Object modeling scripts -
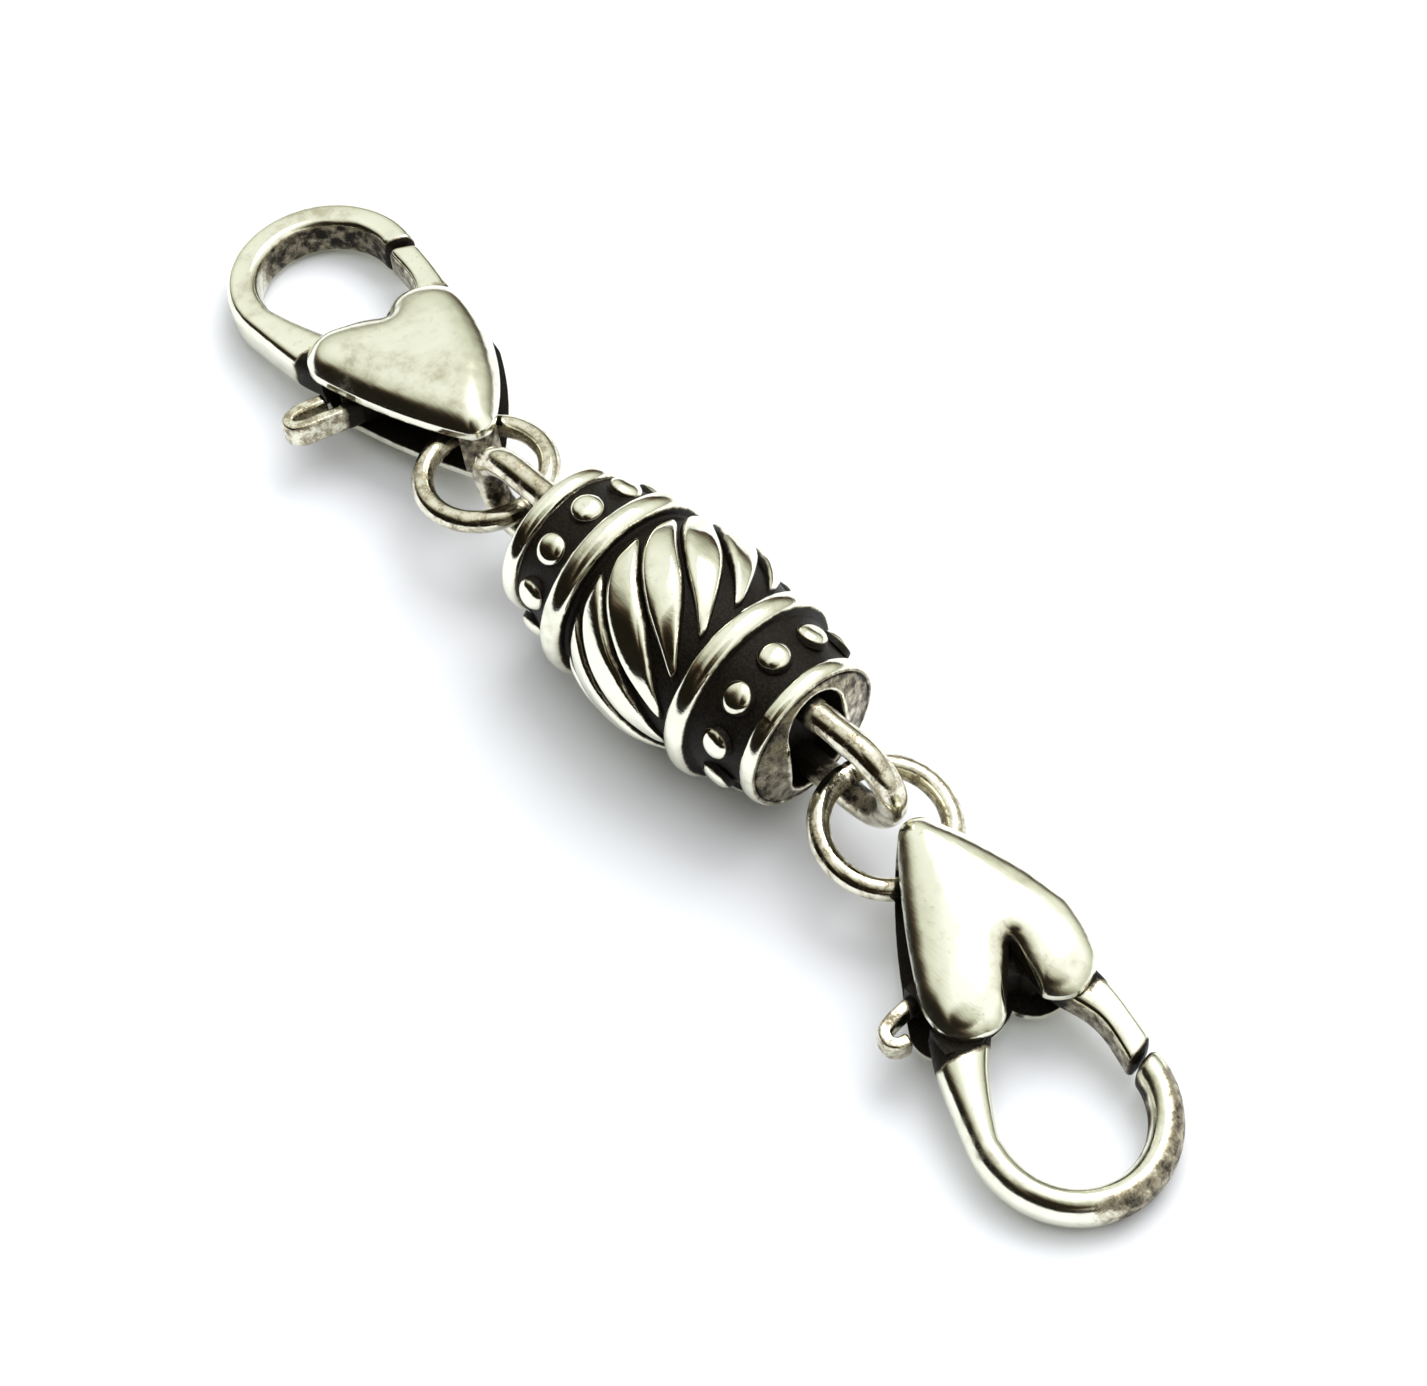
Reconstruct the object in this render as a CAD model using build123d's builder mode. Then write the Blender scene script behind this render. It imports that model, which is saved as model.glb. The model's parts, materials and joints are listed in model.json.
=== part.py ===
"""Chain extender: a cast barrel with a jump ring and a heart lobster clasp at each end, lying on a table.

Millimetres. +X runs along the extender and +Z is up. The origin is on the table, under the middle of the whole.
"""

import os
from math import asin, atan2, cos, radians, sin, sqrt

from build123d import *

# Barrel, turned about the X axis
bulge_radius = 5.32  # crest of the flutes at the middle
core_radius = 4.72  # floor of the grooves between the flutes, at the middle
core_end_radius = 4.22  # the same beside the rings
ring_x = 4.10  # middle of a raised ring
ring_width = 1.26
ring_crest_radius = 4.96
ring_foot_radius = 4.44
band_start_radius = 4.30  # floor of the dot band beside the ring
band_end_radius = 3.62  # floor of the dot band beside the end rim
rim_x = 7.88  # middle of the end rim
rim_width = 0.92
rim_crest_radius = 3.95
crease_depth = 0.12  # step between the rim and the end face
face_bulge = 0.55  # how far the end face domes out past the rim

# Raised dots of the two bands
dot_count = 10
dot_radius = 0.82
dot_x = 6.05
dot_rise = 0.50
dot_phase_right = -37.2  # degrees from the top to the nearest dot
dot_phase_left = 0.0

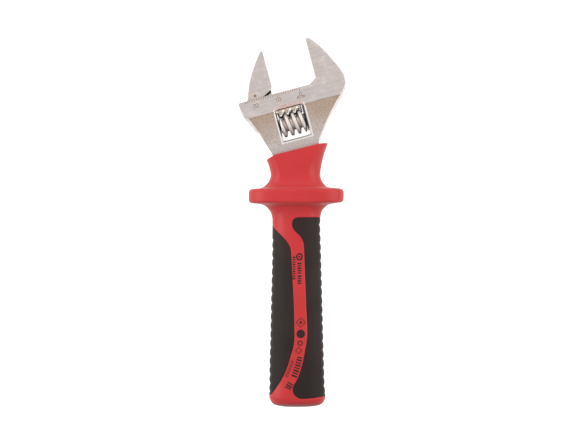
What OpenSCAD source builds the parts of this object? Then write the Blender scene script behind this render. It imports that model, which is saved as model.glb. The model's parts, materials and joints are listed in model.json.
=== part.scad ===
// Insulated adjustable wrench: a forged head with a fixed jaw, a sliding jaw driven by a worm,
// and a two-colour moulded handle. It lies on its back, with the handle along Y, the jaws towards
// +Y and the marked face up. The origin is under the middle of its box.

/* [Jaws] */
// Angle of the jaw slide to the square of the handle, in degrees
head_angle = 15; // [14:0.5:16]
// Thickness of the ground jaws
jaw_t = 10.2; // [9.8:0.1:10.6]
// Gap between the jaw faces as the wrench lies
opening = 19.35; // [17:0.05:21]
// Height of the fixed jaw's tip above the worm's window centre
jaw_tip = 34.8; // [33:0.2:36]
// Height of the deck that the sliding jaw runs on
deck = 15.1; // [14.9:0.1:15.4]

/* [Slide and worm] */
// Diameter of the sliding jaw's round rail
rail_d = 7.4; // [7:0.1:7.6]
// Thickness of the neck between the rail and the blade
neck_t = 4.6; // [4:0.1:5]
// Outside diameter of the worm
worm_d = 10.4; // [10.2:0.05:10.4]
// Diameter at the bottom of the worm's thread
worm_root_d = 5.8; // [5.6:0.1:6]
// Length of the worm
worm_length = 10.8; // [10.4:0.1:11]
// Pitch of the worm and of the rack
pitch = 3.07; // [3:0.01:3.1]
// Gap left on each side of a thread in the rack
thread_gap = 0.13; // [0.12:0.01:0.18]
// Radial clearance of the rail in its channel, and half of the neck's in its slot
slide_gap = 0.06; // [0.05:0.01:0.08]
// Diameter of the worm's pin
pin_d = 2.9; // [2.8:0.05:2.9]

/* [Handle] */
// Half the thickness of the handle's middle
grip_depth = 8.4; // [8:0.1:8.8]
// Half the width of the guard flange
guard_width = 20.5; // [20:0.1:21]
// Half the depth of the guard flange
guard_depth = 12.5; // [12:0.1:13]
// Width of the steel shank inside the handle
shank_w = 13; // [12:0.5:14]
// Thickness of the steel shank inside the handle
shank_t = 6; // [5:0.5:7]

/* [Hidden] */
$fn = 64;

STEEL = [0.76, 0.73, 0.71];
BRIGHT = [0.82, 0.8, 0.79];
RED = [0.8, 0.13, 0.14];
BLACK = [0.2, 0.17, 0.16];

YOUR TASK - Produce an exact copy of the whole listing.

RESPONSE FOR THIS EXERCISE -
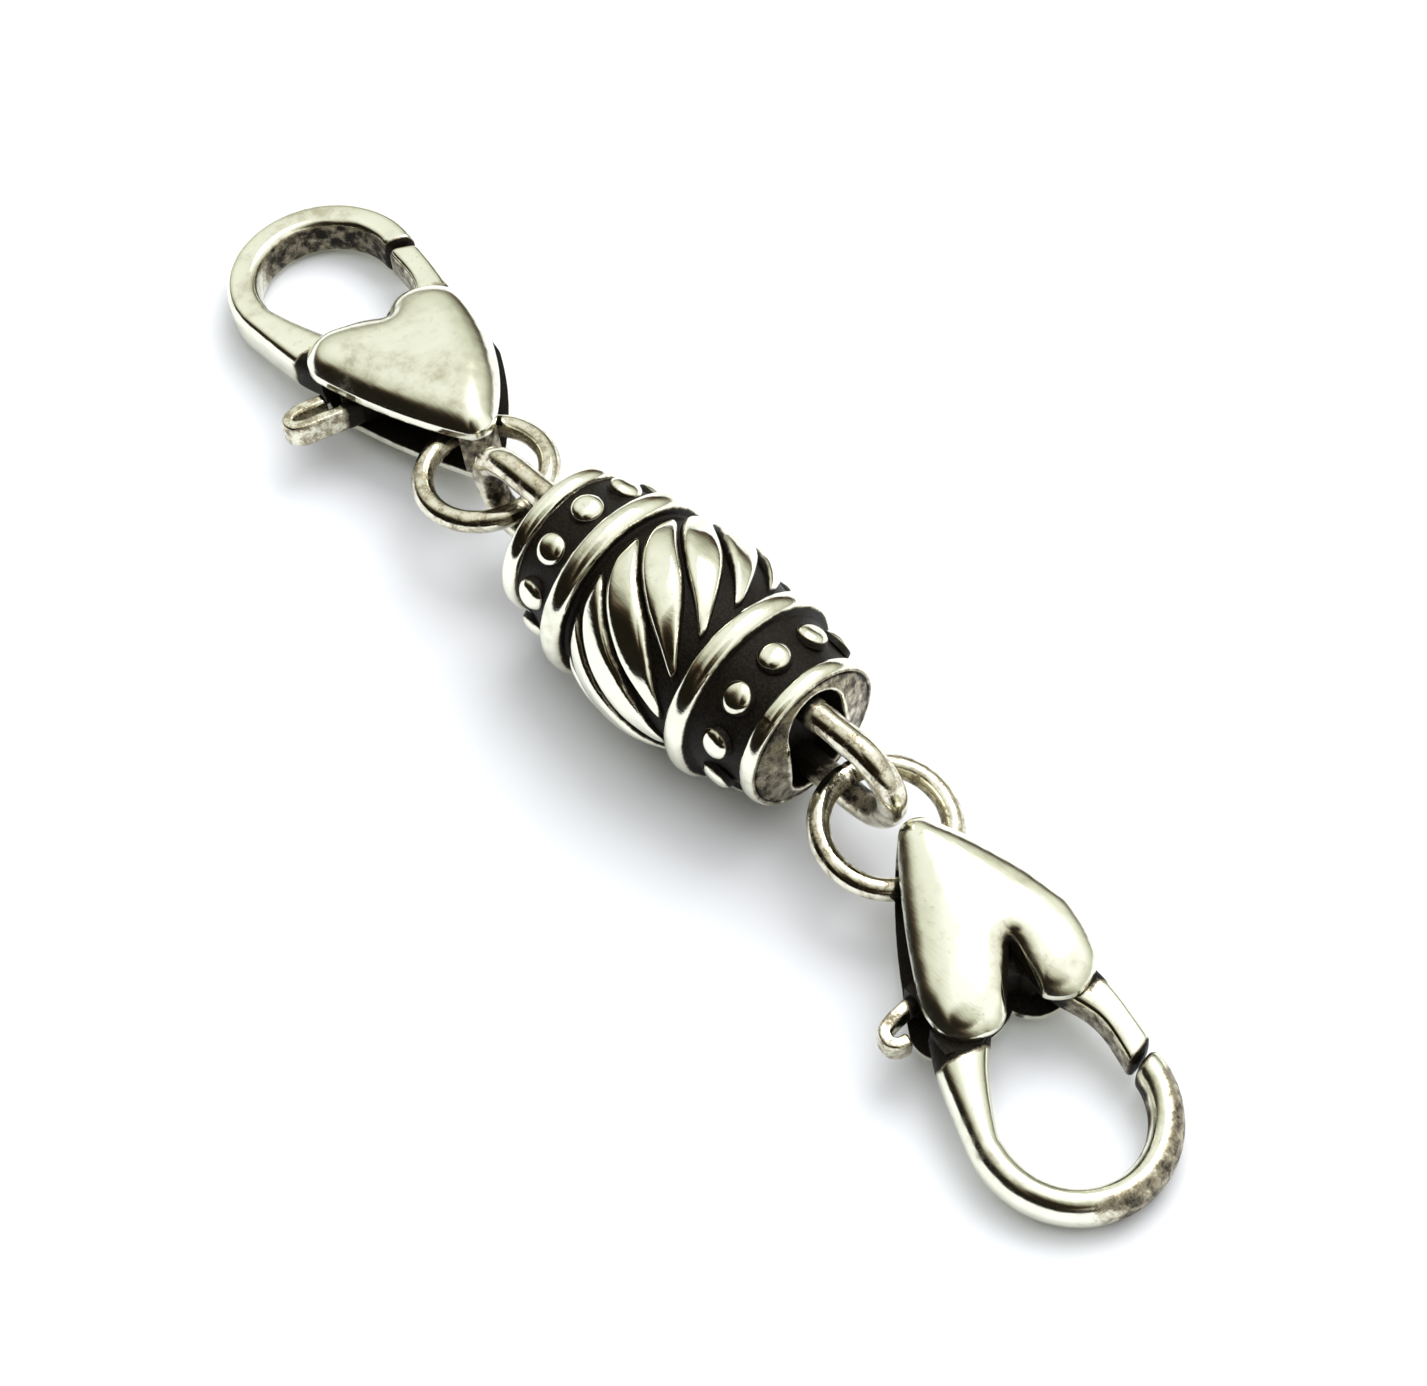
Reconstruct the object in this render as a CAD model using build123d's builder mode. Then write the Blender scene script behind this render. It imports that model, which is saved as model.glb. The model's parts, materials and joints are listed in model.json.
=== part.py ===
"""Chain extender: a cast barrel with a jump ring and a heart lobster clasp at each end, lying on a table.

Millimetres. +X runs along the extender and +Z is up. The origin is on the table, under the middle of the whole.
"""

import os
from math import asin, atan2, cos, radians, sin, sqrt

from build123d import *

# Barrel, turned about the X axis
bulge_radius = 5.32  # crest of the flutes at the middle
core_radius = 4.72  # floor of the grooves between the flutes, at the middle
core_end_radius = 4.22  # the same beside the rings
ring_x = 4.10  # middle of a raised ring
ring_width = 1.26
ring_crest_radius = 4.96
ring_foot_radius = 4.44
band_start_radius = 4.30  # floor of the dot band beside the ring
band_end_radius = 3.62  # floor of the dot band beside the end rim
rim_x = 7.88  # middle of the end rim
rim_width = 0.92
rim_crest_radius = 3.95
crease_depth = 0.12  # step between the rim and the end face
face_bulge = 0.55  # how far the end face domes out past the rim

# Raised dots of the two bands
dot_count = 10
dot_radius = 0.82
dot_x = 6.05
dot_rise = 0.50
dot_phase_right = -37.2  # degrees from the top to the nearest dot
dot_phase_left = 0.0

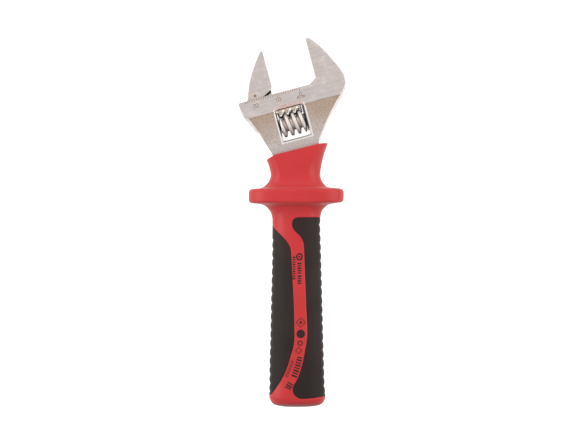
What OpenSCAD source builds the parts of this object? Then write the Blender scene script behind this render. It imports that model, which is saved as model.glb. The model's parts, materials and joints are listed in model.json.
=== part.scad ===
// Insulated adjustable wrench: a forged head with a fixed jaw, a sliding jaw driven by a worm,
// and a two-colour moulded handle. It lies on its back, with the handle along Y, the jaws towards
// +Y and the marked face up. The origin is under the middle of its box.

/* [Jaws] */
// Angle of the jaw slide to the square of the handle, in degrees
head_angle = 15; // [14:0.5:16]
// Thickness of the ground jaws
jaw_t = 10.2; // [9.8:0.1:10.6]
// Gap between the jaw faces as the wrench lies
opening = 19.35; // [17:0.05:21]
// Height of the fixed jaw's tip above the worm's window centre
jaw_tip = 34.8; // [33:0.2:36]
// Height of the deck that the sliding jaw runs on
deck = 15.1; // [14.9:0.1:15.4]

/* [Slide and worm] */
// Diameter of the sliding jaw's round rail
rail_d = 7.4; // [7:0.1:7.6]
// Thickness of the neck between the rail and the blade
neck_t = 4.6; // [4:0.1:5]
// Outside diameter of the worm
worm_d = 10.4; // [10.2:0.05:10.4]
// Diameter at the bottom of the worm's thread
worm_root_d = 5.8; // [5.6:0.1:6]
// Length of the worm
worm_length = 10.8; // [10.4:0.1:11]
// Pitch of the worm and of the rack
pitch = 3.07; // [3:0.01:3.1]
// Gap left on each side of a thread in the rack
thread_gap = 0.13; // [0.12:0.01:0.18]
// Radial clearance of the rail in its channel, and half of the neck's in its slot
slide_gap = 0.06; // [0.05:0.01:0.08]
// Diameter of the worm's pin
pin_d = 2.9; // [2.8:0.05:2.9]

/* [Handle] */
// Half the thickness of the handle's middle
grip_depth = 8.4; // [8:0.1:8.8]
// Half the width of the guard flange
guard_width = 20.5; // [20:0.1:21]
// Half the depth of the guard flange
guard_depth = 12.5; // [12:0.1:13]
// Width of the steel shank inside the handle
shank_w = 13; // [12:0.5:14]
// Thickness of the steel shank inside the handle
shank_t = 6; // [5:0.5:7]

/* [Hidden] */
$fn = 64;

STEEL = [0.76, 0.73, 0.71];
BRIGHT = [0.82, 0.8, 0.79];
RED = [0.8, 0.13, 0.14];
BLACK = [0.2, 0.17, 0.16];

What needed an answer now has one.